Naughty was one of Stanley Long’s productions made in the wake of the huge success of his film The Wife Swappers (1969), and with a “dramatised documentary” look at wife swapping proving to be box office gold, what better subject could there be to go under the Stanley Long magnifying glass next than the history of pornography with Naughty. In the British sex film game from its 8mm glamour home movie beginnings to its late 1970s demise, Long’s career pretty much touched on all the varying trends and attitudes of the genre from coy little nudist films of the early Sixties to tut-tutting pseudo documentaries like the aforementioned Wife Swappers at the decade’s end to out and out comedies with his mid-to-late 70s “Adventures of” series. A mixture of present day documentary, faked segments and historical re-enactments, Naughty might still be indebted to the serious pseudo-documentary approach of The Wife Swappers but also contain touches of the sort of saucy humour that would become the British sex film norm as the 1970s wore on.

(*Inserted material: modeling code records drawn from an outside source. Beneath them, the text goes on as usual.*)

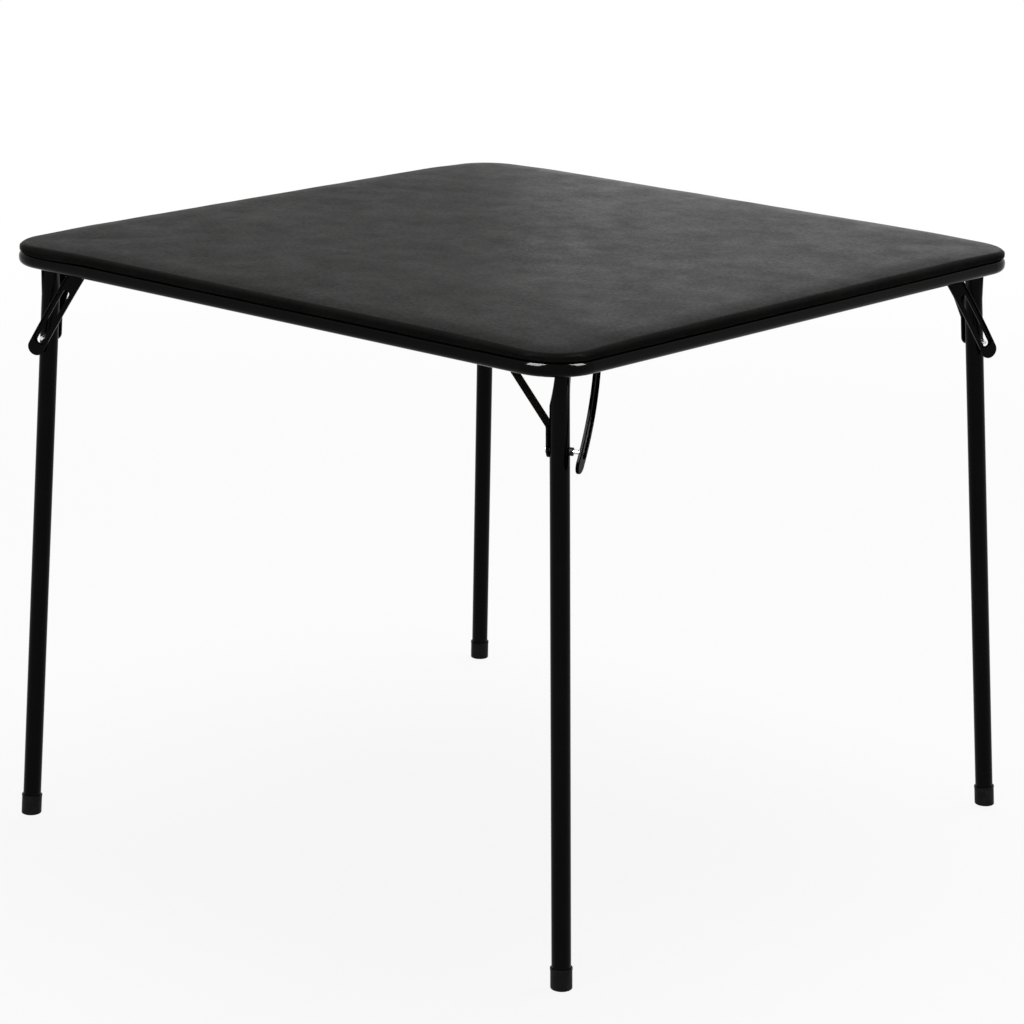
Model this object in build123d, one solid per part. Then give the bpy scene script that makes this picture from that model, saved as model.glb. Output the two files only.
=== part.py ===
from build123d import *
import math
import os

os.makedirs("parts", exist_ok=True)

# Folding card table, millimetres. Origin on the floor under the middle of the top, +Z up.
# Standing pose: four legs down and locked. -Y and +X are the sides that meet at the near corner.

# the table as a whole
table_side = 864.0
table_height = 711.0
corner_radius = 55.0

# padded top: vinyl cover over foam over board
cover_thickness = 1.0
foam_thickness = 7.0
board_thickness = 4.0
pad_inset = 1.0
layer_gap = 0.2
foam_edge_radius = 5.5
cover_low_radius = 0.6
hem_width = 13.0

# frame rail: one bent tube with a butt seam and a sleeve inside it
rail_height = 17.0
rail_depth = 16.0
rail_wall = 1.2
rail_outer_radius = 7.5
rail_inner_radius = 2.5
seam_offset = 100.0
seam_gap = 0.4
sleeve_length = 60.0
sleeve_gap = 0.15

# screws up through the rail into the board
board_screw_pitch = 262.0
board_screw_inset = 10.5
board_screws_per_side = 3
board_screw_radius = 1.9
board_screw_bite = 3.0
access_hole_radius = 3.7
screw_head_radius = 2.9
screw_head_height = 1.7
screw_recess_width = 0.9
screw_recess_depth = 0.8
screw_gap = 0.06

# legs
leg_diameter = 21.6
leg_wall = 1.2
pivot_inset = 39.3
leg_shift_sideways = 5.0
fold_plane_turn = 21.0
crimp_length = 34.0
crimp_start = 8.0
crimp_side = 3.0
crimp_corner_radius = 3.6
crimp_slit_width = 3.6
crimp_finger = 3.4
crimp_slit_length = 28.0

# how each leg stands on its loose pivots: shares of the inset and the sideways shift, angles in degrees
corners = ("front_right", "front_left", "back_right", "back_left")
inset_shares = {"front_right": 1.0, "front_left": 1.0, "back_right": 1.0, "back_left": 1.1}
shift_shares = {"front_right": 1.0, "front_left": 1.0, "back_right": 1.0, "back_left": 0.07}
splay_out = {"front_right": 1.3, "front_left": 2.2, "back_right": 4.1, "back_left": 3.7}
lean_sideways = {"front_right": 2.0, "front_left": 2.3, "back_right": 1.8, "back_left": 1.8}
slot_splay = 2.8

# foot caps
cap_radius = 12.1
cap_length = 24.0
cap_floor = 3.0
cap_gap = 0.1
cap_lip_height = 2.2
cap_lip_width = 0.3
cap_edge_radius = 1.4

# corner brackets
bracket_thickness = 1.6
bracket_gap = 0.1
bracket_lip_clearance = 3.0
bracket_long_reach = 116.0
bracket_short_reach = 94.0
bracket_tail_width = 32.0
ear_radius = 7.5
ear_gap = 0.4
fold_gap = 0.6

# pivots
rivet_radius = 2.5
rivet_head_radius = 4.4
rivet_head_height = 1.8
running_gap = 0.06

# strap beside each leg
strap_lateral = 50.0
strap_width = 17.0
strap_inset = 1.7
strap_thickness = 2.5
strap_tab = 9.0
strap_join = 64.0
strap_bend_radius = 5.0
strap_gap = 0.05

# lock pin and its collar
pin_drop = 90.0
pin_radius = 2.3
pin_head_radius = 4.2
pin_head_height = 1.6
pin_end_gap = 0.4
collar_radius = 4.5
collar_length = 3.6
collar_gap = 0.25

# slotted brace
brace_inward = 50.0
brace_lateral = 24.3
brace_width = 20.5
brace_depth = 3.8
brace_web = 1.4
brace_flange = 1.6
brace_bow = 4.2
brace_tip = 22.0
brace_rim_radius = 1.1
slot_width = 8.0
slot_upper_room = 1.4
slot_lower_room = 1.2
pocket_end_room = 6.0

# bracket screws
bracket_screw_radius = 1.9
bracket_screw_reach = 5.0
rail_screw_height_share = 0.5
long_side_screw_shares = (0.44, 0.92)
short_side_screw_shares = (0.5, 0.93)
board_side_screw_shares = ((0.53, 0.24), (0.12, 0.88))

overrun = 5.0

# levels, worked out downwards from the top
foam_top = table_height - cover_thickness
board_top = foam_top - foam_thickness
board_low = board_top - board_thickness
rail_top = board_low - cover_thickness
rail_low = rail_top - rail_height
leg_radius = leg_diameter / 2
plate_low = board_low - bracket_thickness
pivot_height = plate_low - fold_gap - leg_radius
rail_middle = table_side / 2 - rail_depth / 2
rail_inside = table_side / 2 - rail_depth
pad_side = table_side - 2 * pad_inset
board_side = pad_side - 2 * cover_thickness
board_radius = corner_radius - pad_inset - cover_thickness

# the slotted brace meets the pin in the standing pose
out_angle = -45.0 - fold_plane_turn
most_slant = math.radians(max(lean_sideways.values()))


def pin_from_brace(splay):
    # distance and angle from the vertical of the standing pin, seen from the brace's pivot
    pin_out = pin_drop * math.sin(math.radians(splay))
    pin_down = pin_drop * math.cos(math.radians(splay))
    angle = math.degrees(math.atan2(brace_inward + pin_out, pin_down))
    return math.hypot(brace_inward + pin_out, pin_down), angle


brace_to_pin = pin_from_brace(slot_splay)[0]
brace_length = brace_to_pin + brace_tip
folded_pin = pin_drop - brace_inward


def pivot_place(corner):
    # the leg pivot, in from the rail's inner corner, written for the front right corner
    shift = leg_shift_sideways * shift_shares[corner]
    diagonal = math.sqrt(2.0)
    inset = pivot_inset * inset_shares[corner] / diagonal
    return rail_inside - inset + shift / diagonal, inset - rail_inside + shift / diagonal


def slant_of(corner):
    return math.radians(lean_sideways[corner])


def reach_of(corner):
    # from the pivot down the leg to the floor
    return pivot_height / (math.cos(slant_of(corner)) * math.cos(math.radians(splay_out[corner])))


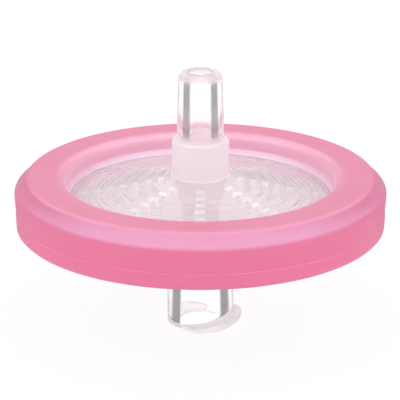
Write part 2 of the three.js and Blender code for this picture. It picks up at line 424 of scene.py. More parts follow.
@dataclass(frozen=True)
class PinkPlastic:
    """Pink polypropylene with a soft sheen, and painted light: pale at the inner edge, lilac on the shoulder.
    """

    name: str = "pink_ring"
    colour: Colour = (0.76, 0.165, 0.300)
    light: Colour = (0.77, 0.190, 0.335)
    # painted light: pale towards the inner edge, for light that glows through the thin plastic and falls on
    # it from the disc
    painted_light: Colour = (1.0, 0.64, 0.77)
    painted_light_inside: float = 0.0121  # fully pale at this radius, metres
    painted_light_outside: float = 0.0138
    painted_sheen: Colour = (0.68, 0.175, 0.325)  # painted sheen: a less red, lilac colour on the shoulder, where the gloss from above falls
    shoulder_radii: Span = (0.0158, 0.0164)  # over which the painted sheen sets in, metres
    shoulder_heights: Span = (0.0127, 0.0135)
    roughness: float = 0.30
    roughness_spread: float = 0.04
    sheen: Colour = (0.0, 0.95, 1.0)  # tint of the gloss, which turns it lilac
    glow: float = 0.35  # share of the light that spreads inside
    glow_reach: Colour = (0.0022, 0.0009, 0.0011)  # how far red, green and blue spread, metres
    cloud_size: float = 0.006  # of the slow variation, metres
    grain_size: float = 0.00025
    grain: float = 0.000004  # depth, metres

    def build(self) -> bpy.types.Material:
        """Makes the material.

        Returns:
            The material.
        """
        material = bpy.data.materials.new(self.name)
        graph = Graph(material)
        place = graph.node("ShaderNodeTexCoord")["Object"]
        cloud = graph.noise(place, self.cloud_size)
        parts = graph.node("ShaderNodeSeparateXYZ", {}, {0: place})
        x, y, height = parts.value("X"), parts.value("Y"), parts.value("Z")
        radius = (x * x + y * y).root()
        # where the painted sheen lies, on the shoulder
        shoulder = radius.ramp(*self.shoulder_radii) * height.ramp(*self.shoulder_heights)
        # painted light, paler towards the inner edge
        painted_light = radius.ramp(self.painted_light_outside, self.painted_light_inside, smooth=False)
        body = graph.mix_colours(cloud, self.colour, self.light)
        body = graph.mix_colours(shoulder, body, self.painted_sheen)
        inputs = {
            "Base Color": graph.mix_colours(painted_light * painted_light, body, self.painted_light),
            "Roughness": self.roughness + self.roughness_spread * (cloud - 0.5),
            "IOR": PLASTIC_IOR,
            "Subsurface Weight": self.glow,
            "Subsurface Radius": self.glow_reach,
            "Subsurface Scale": 1.0,
            "Specular Tint": self.sheen,
            "Normal": graph.bump(graph.noise(place, self.grain_size), self.grain),
        }
        shader = graph.node("ShaderNodeBsdfPrincipled", {}, inputs)["BSDF"]
        graph.node("ShaderNodeOutputMaterial", {}, {"Surface": shader})
        return material


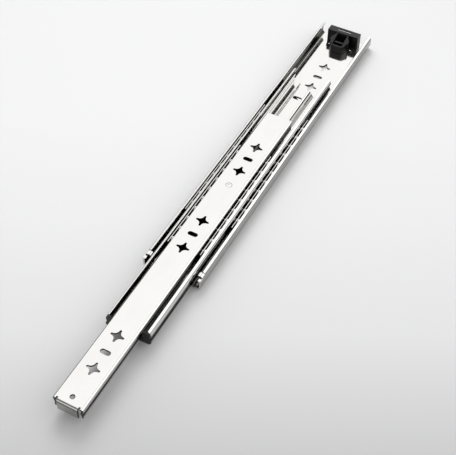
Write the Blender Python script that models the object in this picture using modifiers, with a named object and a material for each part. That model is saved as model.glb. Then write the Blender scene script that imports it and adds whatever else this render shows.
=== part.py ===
"""Ball-bearing cabinet drawer slide: three rolled channels, two ball cages and two plastic bumpers.

Frame: X across the slide, Y along it (the drawer pulls out towards -Y), Z up from the cabinet face.
The origin is the centre of the bottom of the whole slide as it is stored, partly pulled out.
Lengths below are in millimetres and are turned to metres when a mesh is made.
"""
import math

import bmesh
import bpy
from mathutils import Matrix, Vector

MM = 0.001
NAME = "cabinet_drawer_slide"

# Overall sizes
WIDTH = 53.0                 # across the cabinet member
HEIGHT = 19.0                # cabinet face to drawer face
CABINET_LENGTH = 343.7       # the cabinet member on its own
PULLED_OUT = 70.85           # how far each of the two stages is pulled out at rest
CLOSED_FRONT = -48.2         # front edge of the closed slide, from the first hole group

# Sheet and balls
CABINET_SHEET = 1.9
MEMBER_SHEET = 1.8
CAGE_SHEET = 0.6
BALL_RADIUS = 2.7
CLEARANCE = 0.3
BALL_PITCH = 12.4
INNER_BALLS = 10             # on each side
OUTER_BALLS = 11             # on each side
LIP_ANGLE = 66.0             # how far a lip wraps over its balls
GROOVE_ANGLE = 35.0          # how far a groove wraps below its balls

# Heights, from the two faces
INNER_BALL_DROP = 6.05       # drawer face down to the inner balls
BALL_ROW_STEP = 3.82         # inner balls down to the outer balls
PLATEAU_DROP = 7.8           # drawer face down to the plateau of the intermediate member
MEMBER_FLOOR = 3.3           # underside of the intermediate member above the cabinet face
DRAWER_DEPTH = 10.9          # height of the drawer member's walls

# Lengths along the slide, from the first hole group of the closed slide
DRAWER_FRONT = CLOSED_FRONT
DRAWER_REAR = CLOSED_FRONT + CABINET_LENGTH - 10.1
CABINET_REAR = CLOSED_FRONT + CABINET_LENGTH
MIDDLE_FRONT = CLOSED_FRONT + 8.2
MIDDLE_REAR = CLOSED_FRONT + CABINET_LENGTH - 11.0
MIDDLE_NOTCH = 16.8          # how much shorter the plateau is than the flanges
INNER_CAGE_CENTRE = 176.0    # at rest, in the drawer member's lengths
OUTER_CAGE_CENTRE = 85.0     # at rest, in the cabinet member's lengths
CAGE_END = 6.6               # inner cage beyond its last ball
OUTER_CAGE_END = 11.0        # outer cage beyond its last ball

# Holes
GROUPS = (0.0, 128.0, 224.0)     # hole groups along the drawer member
CABINET_GROUP_SHIFT = 4.5
MIDDLE_GROUP_SHIFT = 28.7
STAR_SPACING = 32.0
STAR_REACH = 5.8             # centre to tip
STAR_WAIST = 2.9             # centre to the nearest edge
STAR_TIP = 0.95
SLOT_LENGTH = 8.8
SLOT_WIDTH = 4.2
FRONT_HOLE = -42.05
FRONT_HOLE_RADIUS = 2.1
RIVET_Y = 189.5
RIVET_RADIUS = 2.6
TAB_HALF_WIDTH = 8.7

# Plastic pieces and stops
CAP_THICKNESS = 1.6          # front bumper, ahead of the intermediate member
CAP_FLOOR = 3.6
STUD_X = 10.9
STUD_RADIUS = 1.6
TONGUE_SHEET = 1.5
TONGUE_RADIUS = 2.3          # centre line of the curled stop tongues

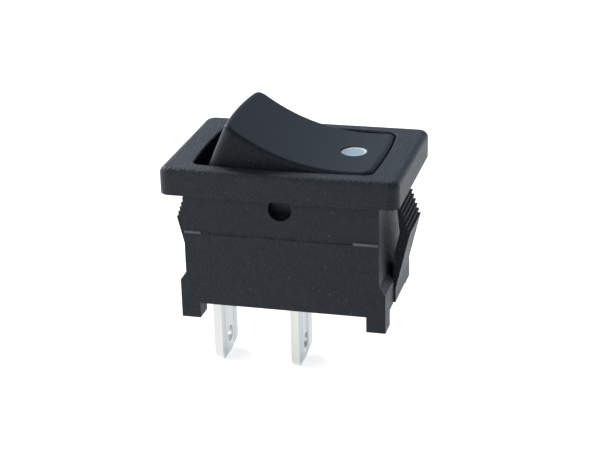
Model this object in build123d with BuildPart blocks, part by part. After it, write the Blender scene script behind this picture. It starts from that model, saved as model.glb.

Naughty, or rather ‘Naughty- A Report on Pornography and Erotica Through The Ages’, to give the film its full title and M.O. holds more documentary worth, its part 360 degree snapshot of the early 70’s British sex industry and part re-enactments of the goings on of their Victorian predecessors while the first twenty minutes or so is a report on the world’s first pornographic film festival which had been held in Amsterdam at the end of 1970. Organized through the underground newspaper Suck, The Wet Dream Festival, which showcased four days worth of pornographic films from around the globe, was the brainchild of one Jim Haynes, a leading figure in the British underground scene of the 1960s, who viewed the production and exhibition of pornography as a revolutionary act to challenge the status quo. “I’m just interested in freedom, extreme libertarianism, the right for anyone to see, eat and do whatever they want” claims Jim, who comes across as a likeable mixture of intellectual and old fashion mischief maker. Long’s camera was there to capture it all, from tame clips from the films themselves, interviews with audience members (“I‘ve never seen so many genital organs and vaginas in all my life” claims one) brief glimpses of guests like Germaine Greer and Al Goldstein plus the priceless sight of Jim’s hippy entourage taking over the town’s local cinema which had been playing Hell in the Pacific, but where for one night only Lee Marvin and Toshiro Mifune have to step aside for films featuring as one of Jim’s entourage puts it “people ****ing, being sucked, women with dogs, flagellation, the juxtaposition of this will freak people out”.
In contrast back in London, things are anything but swinging, as dirty mac brigade member Horace (C. Lethbridge Baker) described as “Mr. Average” wanders around Piccadilly Circus on his way to Soho. Sad DeWolfe instrumental music plays as Horace peeks in on dirty bookshops, porn cinemas and strip clubs. All the while you hear the voice of Horace’s terrible wife ringing in his head “have you locked the back door, and let out the cat”. Horace starts getting the jitters, the narrator notes that material Horace once had to look hard for is now right there staring back at him from shop windows. “If it were all that bad they wouldn’t allow it” Horace reassures himself. Horace’s Soho shuffle comes to an abrupt end when a burly man ushers him into a seedy basement cinema. Horace secretly hopes he’s finally going to see something harder, but instead as the film’s narrator points out its “the same old stuff, he’s not going to see anything new, its not legal here”. Horace sits there miserably in the dark, imagining some far away sexual Utopia, possibly Sweden, where “I bet girls throw themselves at you”.